There is relief in imagining the impossible. There is solace to be found in pretending we have more control than we do, that the form of the human body is capable of transformations beyond birth, growth, aging, and death. The possibility of occupying two (or more) states at once is introduced early in the book, in the poem, “When the Qubits Get Home.” To massively oversimplify, qubits, also known as quantum bits, can exist in two states at once (states being 0, 1, or both). In Lewis’s hands, the Qubits are enjoying superposition plus one—they are quantum bits capable of visiting a museum, feeling sad for no reason, and losing a cat. Lewis’s vaulting mind does not require the suspension of disbelief, only the understanding that limitations can be nimbly dismissed, as in “Richter’s Revisions”: “This is our plan if we don’t have another: to admit we are these people, to confess our imagined boundaries, over which there are real disputes.”

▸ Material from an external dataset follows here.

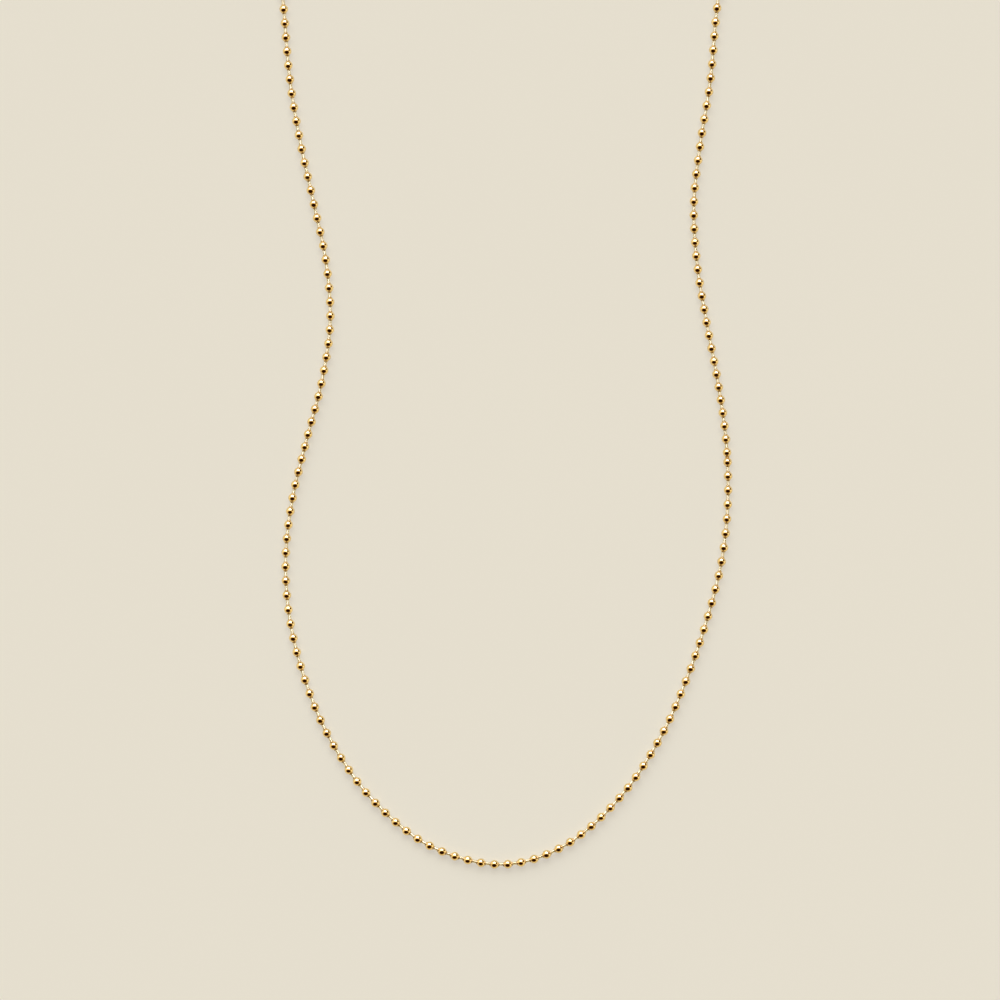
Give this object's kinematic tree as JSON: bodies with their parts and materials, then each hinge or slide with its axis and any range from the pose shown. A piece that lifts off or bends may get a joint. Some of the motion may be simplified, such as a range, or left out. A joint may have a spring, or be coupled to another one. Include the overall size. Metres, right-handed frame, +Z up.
{
  "type": "ball chain necklace",
  "caption": "Gold ball chain necklace laid flat as a closed loop: hollow balls joined by headed pins, closed at the back of the neck by a slotted barrel coupling.",
  "frame": {"origin": "on the surface that the necklace lies on, under the middle of its box", "axes": "+Z up from the surface, +Y towards the coupling at the back of the neck, +X to the right seen from above"},
  "size_m": [0.0766, 0.1864, 0.0021],
  "materials": {
    "gold_plate": "polished gold plate",
    "gold_coupling": "polished gold plate, rolled sheet"
  },
  "bodies": {
    "root": {"left_strand": "gold_plate", "right_strand": "gold_plate", "coupling": "gold_coupling"}
  },
  "joints": []
}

Agnes Martin wrote, “From your own mind there is all the help you need.” (“Aus deinem Inneren kommt alle Hilfe, die du brauchst.”) A book beginning with the poem “In Contradiction of the Earlier Work” is committed from the outset to a process of introspective reflection or “re-booting,” existing in a “superposition” both intimate and distant. In the foreground of the Holbein painting stretches a distorted skull. To see it clearly, the viewer must alter her position to the portrait. Likewise, these poems shift for the reader, cohering and disintegrating, spilling out in their endless and beautiful loops. Independent, never sentimental, and unafraid of uncertainty, A Boot’s a Boot embodies the fierce struggle to maintain equilibrium in this destabilizing world.